La storia di Souleymane dal 10 ottobre al cinema

Immigrato a Parigi dalla Guinea, il giovane Souleymane attende con ansia il colloquio con l’ufficio immigrazione locale per ottenere asilo e regolarizzare la presenza in Francia. Nel frattempo sbarca il lunario sfrecciando per la città in bicicletta e facendo consegne, subaffittando il profilo su un’app da un conoscente.
Per dormire, deve prenotare ogni giorno un posto letto nella sistemazione provvisoria statale e presentarsi in tempo la sera alla partenza del pullman, schivando i vari ostacoli umani e istituzionali che cercano di mettergli i bastoni tra le ruote.
Presentato al Festival di Cannes 2024 nella sezione Un Certain Regard dove ha ricevuto due riconoscimenti: il Premio della Giuria e quello per il Migliore attore, “La storia di Souleymane” arriva al cinema dal 10 ottobre.
«Il casting è stato lungo – spiega il regista e sceneggiatore Boris Lojkine – perché cercavo qualcuno che fosse davvero rider.

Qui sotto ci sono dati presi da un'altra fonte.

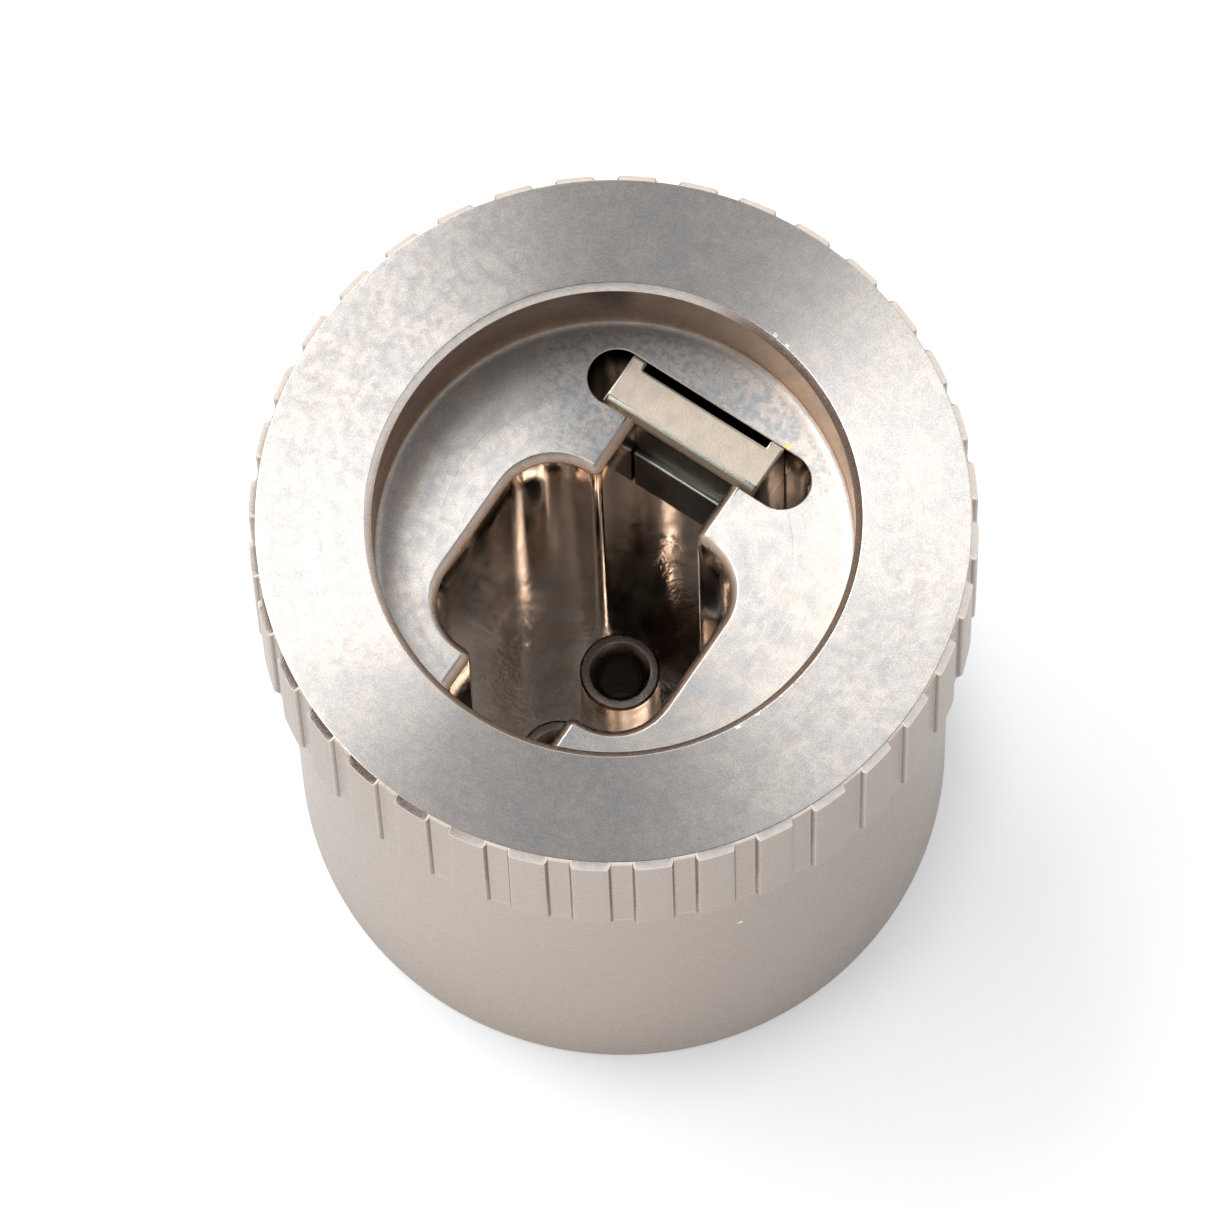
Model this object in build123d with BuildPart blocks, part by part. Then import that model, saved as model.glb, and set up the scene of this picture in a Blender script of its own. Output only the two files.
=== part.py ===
# Front adapter for a duplex fibre plug: one turned and milled metal body, two pressed-in
# ferrule sleeves and a latch block in its slot.
# Millimetres. +Z is the turning axis, up towards the plug port, and the origin is the centre
# of the rear rim that the adapter stands on. The latch side of the port faces +Y.

import os

from build123d import *

os.makedirs("parts", exist_ok=True)

# Turned outside
total_height = 21.4
flange_diameter = 20.0
flange_thickness = 5.5
skirt_diameter = 18.6
rim_break = 0.15

# Grip lands round the flange, with shallow grooves between them
land_count = 36
groove_width = 0.7
groove_depth = 0.15
land_chamfer = 0.2
land_foot_chamfer = 0.1

# Round recess in the top face
recess_diameter = 13.25
recess_depth = 2.8
recess_chamfer = 0.2
recess_fillet = 0.2

# Ferrule sleeves: the first on the turning axis, the second one pitch away from the latch
ferrule_pitch = 3.1
sleeve_diameter = 2.3
sleeve_bore_diameter = 1.27
sleeve_mouth_diameter = 1.74
sleeve_mouth_depth = 0.45
sleeve_edge_break = 0.08
sleeve_standing_height = 2.9

# Plug well, milled straight down from the recess floor to the web over the rear socket
channel_width = 3.2
channel_rim_reach = 4.4
channel_rim_corner = 0.25
bay_width = 7.1
bay_length = 6.1
bay_corner_margin = 0.07
well_chamfer = 0.22
well_edge_margin = 0.06

# Latch slot across the end of the channel
latch_slot_length = 7.1
latch_slot_width = 1.65
latch_slot_reach = 5.75
channel_end_margin = 0.05

# Latch block
latch_block_width = 5.0
latch_block_height = 5.0
latch_block_fit = 0.02
latch_block_shift = -0.2
latch_block_chamfer = 0.2
latch_relief_depth = 0.25
latch_relief_foot = 0.45
hook_drop = 2.25
hook_step = 0.15
hook_side_gap = 0.06
hook_edge_radius = 0.05

# Rear socket that screws on to an instrument, and the web between it and the well
socket_depth = 3.2
web_thickness = 1.2
thread_diameter = 16.0
thread_relief_depth = 0.2
thread_relief_width = 0.6
thread_lead_in = 0.4

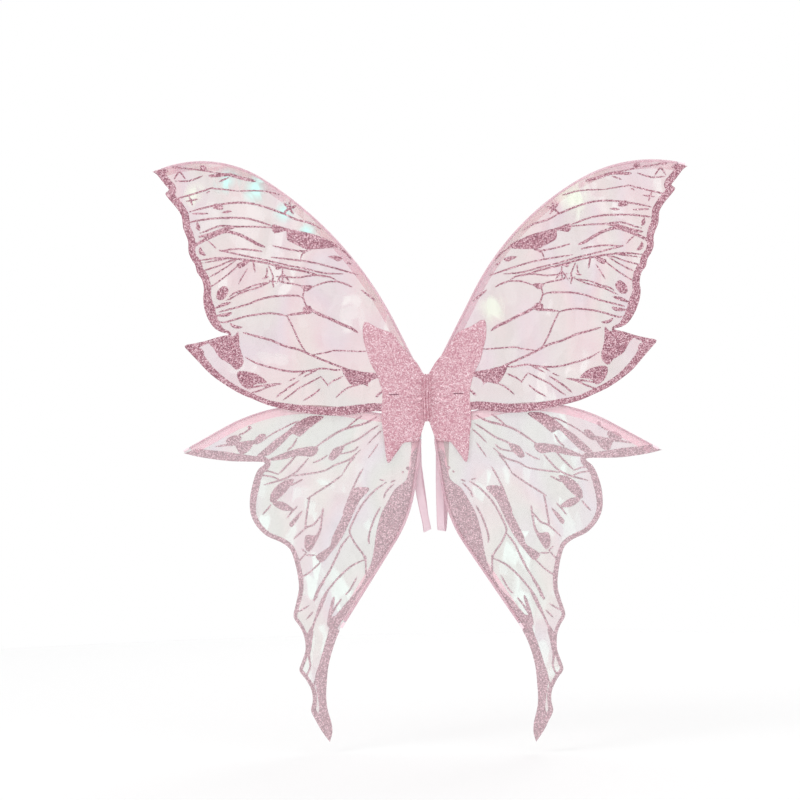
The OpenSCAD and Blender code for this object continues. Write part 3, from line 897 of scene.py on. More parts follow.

Poi, nel nord della Francia, abbiamo trovato Abou, che ha molte cose in comune con Souleymane.
E così il personaggio si è alimentato della sua storia e di quella degli altri attori». È il terzo lungometraggio per Lojkine – che accompagna il film nelle anteprime che precedono l’uscita ufficiale del 10 ottobre con Academy Two – che ha alle spalle una forte esperienza nel documentario: «La realtà resta alla base del mio lavoro: la raccolta dei materiali, le interviste, i racconti di vita che sono diventate scene del film.
A volte abbiamo lavorato con un centinaio di persone, come nelle sequenze al centro d’accoglienza, e non è stato facile da gestire. Ma la troupe era leggera, in alcuni giorni eravamo in quattro o cinque, al di sotto degli standard delle produzioni di fiction. Era l’unico modo per restituire la verità».
Ha poi concluso: «Nel contesto politico attuale diventa più importante e urgente parlare di migrazione una cosa che in Francia come in Italia da alcuni anni ha preso un posto enorme nei discorsi politici.
Oggi i migranti vengono visti troppo come figurine, persone disumanizzate, io volevo esattamente fare il contrario, non volevo dare nessun messaggio, ma far stare attaccato lo spettatore a Souleymane e alla sua bicicletta.
E questo – continua il regista – per far sì che si guardino questi migranti in modo diverso. Nessuno ha mai raccontato davvero il loro punto di vista è invece importante umanizzare queste persone, stare vicino fisicamente a Souleyman».